Parking notebook: 4th Street parking garage has unused capacity, based on data halfway into 2022





The new public parking garage at 4th and Walnut streets, which opened in late August of 2021, has a lot of unused capacity.
That’s based on entry/exit and occupancy data for the first half of 2022, which was provided to The B Square by the city of Bloomington in response to a records request.
For the first six months of 2022, the peak occupied state of the garage came on June 22 between 2 p.m. and 3 p.m. when 315 cars were parked in the garage—based on the numbers provided by the city. More typical peak occupancy for a weekday is around 150 cars.
The reports generated by the parking system software show the capacity of the garage at 500 spaces, but during the design and approval phase for the garage, the number was pegged at 537 spaces. A manual count by the B Square this week put the number of total spaces at 560.
Based on 560 spaces, a typical peak occupancy of 150 on any given day works out to about 27 percent. A conventional parking industry benchmark is that 85 percent occupancy is perceived as full.
The garage replaced by the newly built structure, because it was failing structurally, had 352 spaces.
The numbers confirm some expected patterns.
In the mornings, the garage starts to fill mostly with customers who have a monthly permit (contract parkers), as opposed to people who are paying to park on an hourly basis. The cost is $0.50 per hour, which is half the cost of feeding a meter to park on the street. The cost of a permit depends on whether the space is reserved, but it’s at least $107 a month.
After 5 p.m., hourly parkers (aka “transient parkers”) outnumber those who use a permit to get into the garage. That’s consistent with the idea that during the day, it’s people who are driving to work who are parking in the garage, and in the evening, the people who are parking there do it on an ad hoc basis.
Many of the monthly permit holders work at businesses located in Fountain Square Mall, which is connected to the garage to the north by a suspended walkway.
According to Bloomington parking services, the number of monthly permit holders for each of the first six months of 2022 averaged around 280: (By month: 262, 264, 320, 292, 279, and 280.)
Measured by week, the garage shows somewhat stronger numbers starting in late March. That would be consistent with the closure of some sections of Kirkwood Avenue around that time—to allow for more outside dining. But it doesn’t necessarily mean that drivers who were parking on Kirkwood Avenue until the time of its closure, are now opting to park in the 4th Street garage.

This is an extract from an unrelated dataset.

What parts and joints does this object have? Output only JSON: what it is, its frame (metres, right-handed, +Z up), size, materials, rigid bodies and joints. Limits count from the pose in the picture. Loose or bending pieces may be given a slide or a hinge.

Durational data—how long each vehicle stayed in the garage—was not a part of the records requested by The B Square.
The entry/exit reports extracted from the Amano McGann parking equipment were provided to The B Square as 180 separate Excel spreadsheets—one for each day of the first half of the year. The B Square confirmed with a representative from Evens Time Parking Control—which is the Amano McGann Inc. service provider for Bloomington’s part of the country—that there’s not a standard way to extract a single data set for entry/exit data.
The B Square counts among its readers some who have the technical skills to swiftly combine 180 spreadsheets into a single table. Here’s a link to that table: Excel Table of 4th Street Garage Parking Data.
[The fields t_entry and t_exit are for transient parkers. The fields c_entry and c_exit are for contract parkers. Fields with the word “total” indicate occupancy.]